Trainings and drills "may make people feel better," said Michael Dorn, executive director of the nonprofit Safe Havens International, a school safety center, but many are "unreliable forms of homeland security theater."

Companies such as Navigate360, that charge schools for trainings, are part of what Trump calls a "cottage industry of security, hardware and product vendors." Gun control advocacy group Everytown for Gun Safety estimated the school safety business – which includes the "active-shooter drill industry" – is worth $2.7 billion.

Parents, and even administrators who bring trainers onto campus, often assume a "higher authority" has vetted the curriculum, but that's rarely the case, said Kristina Anderson Froling, who survived a shooting in 2007 at Virginia Tech and runs the Koshka Foundation for Safe Schools.

"There are some for-profit companies that have tried to market themselves heavily and have been successful in gaining access to schools," she said.

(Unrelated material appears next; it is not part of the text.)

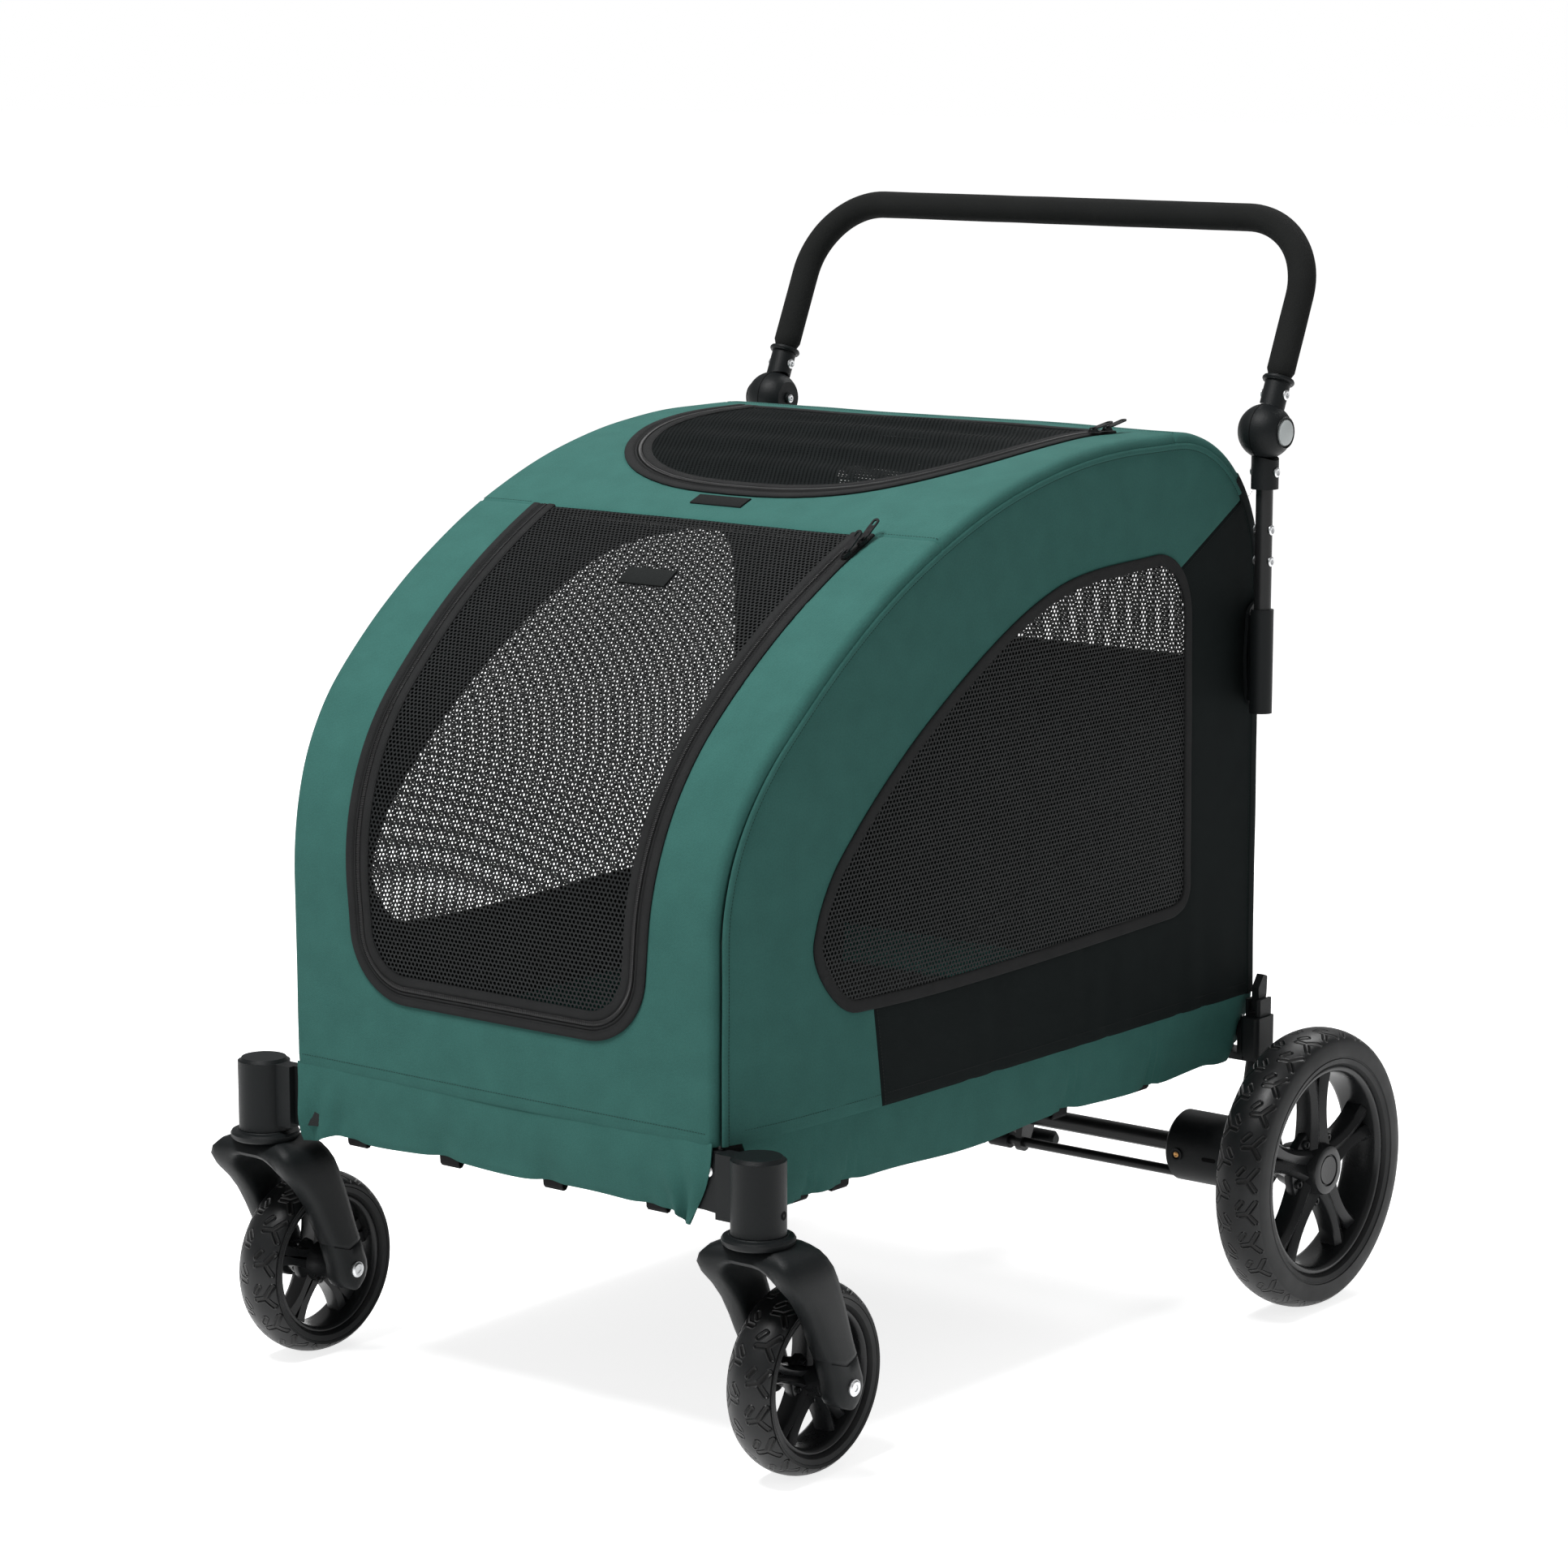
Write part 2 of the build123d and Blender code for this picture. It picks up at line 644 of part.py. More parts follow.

As more people speak out about the harms of active-shooter simulations, some states and districts are restricting the practice. In March, Washington state banned drills that include simulations or reenactments.

"There’s a place for drills, but they can’t be this kind of simulation of an actual shooting," said Randi Weingarten, head of the American Federation of Teachers. "Because that is really, really traumatizing."

Bruhn encouraged parents who are concerned about drills to speak with their school administration and to make sure they communicate with their children regularly about what happens at school — the district does not warn parents before drills.

“We don't announce ‘tomorrow's drill day,’” Bruhn said. “That kind of defeats some of the purpose. … (Discussing drills with kids) is part of that parent engagement of knowing what kids are feeling, and as a new school year starts, reminding them that they're going to practice a variety of things, including fire drills, emergency drills.”